Paul Flynn must explain his comments about Jewish loyalty

His ill-chosen words have nothing to do with the just cause of Palestinian liberation.

His ill-chosen words have nothing to do with the just cause of Palestinian liberation.

"Maverick" is a term I usually avoid, because all too often appears to mean "those who reject the prevailing consensus and are therefore a bit wacky". But -- with all due respect to Newport West's long-standing Labour MP -- Paul Flynn has a track record of both being a maverick and a bit wacky. "The only I way I'll vote for this is if they give me a full frontal lobotomy," he said over tuition fees in 2004. "If you find me with half my brain missing, the whips will have had their grubby, blood-stained hands on it." Witty and -- as I say -- a bit wacky.

But - if his comments to the Jewish Chronicle have been accurately reported - then Paul Flynn has discredited himself.

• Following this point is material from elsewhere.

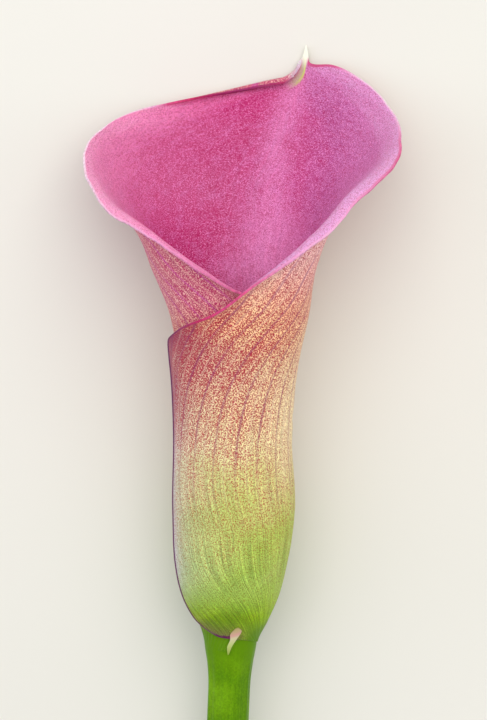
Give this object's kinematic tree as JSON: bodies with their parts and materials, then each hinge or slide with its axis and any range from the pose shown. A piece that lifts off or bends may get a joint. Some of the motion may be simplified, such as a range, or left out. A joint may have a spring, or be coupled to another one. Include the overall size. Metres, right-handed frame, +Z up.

The paper challenged him after he questioned the acceptability of Matthew Gould as Ambassador to Israel. In a sitting of the House of Commons Public Administration Committee, which discussed meetings between Gould, the former defence secretary Liam Fox and his friend Adam Werrity, Flynn alleged that Gould "has proclaimed himself to be a Zionist and has previously served in Iran, in the service."

There is a case for Flynn to raise this. Zionism is a political movement, after all, and an MP is well within his rights to query whether there is a conflict of interest. But there is no justification whatsoever for his subsequent comments. According to the Jewish Chronicle, Flynn argued that previous ambassadors to Israel had not been Jewish "to avoid the accusation that they have gone native." He apparently added that Britain needed "someone with roots in the UK [who] can't be accused of having Jewish loyalty."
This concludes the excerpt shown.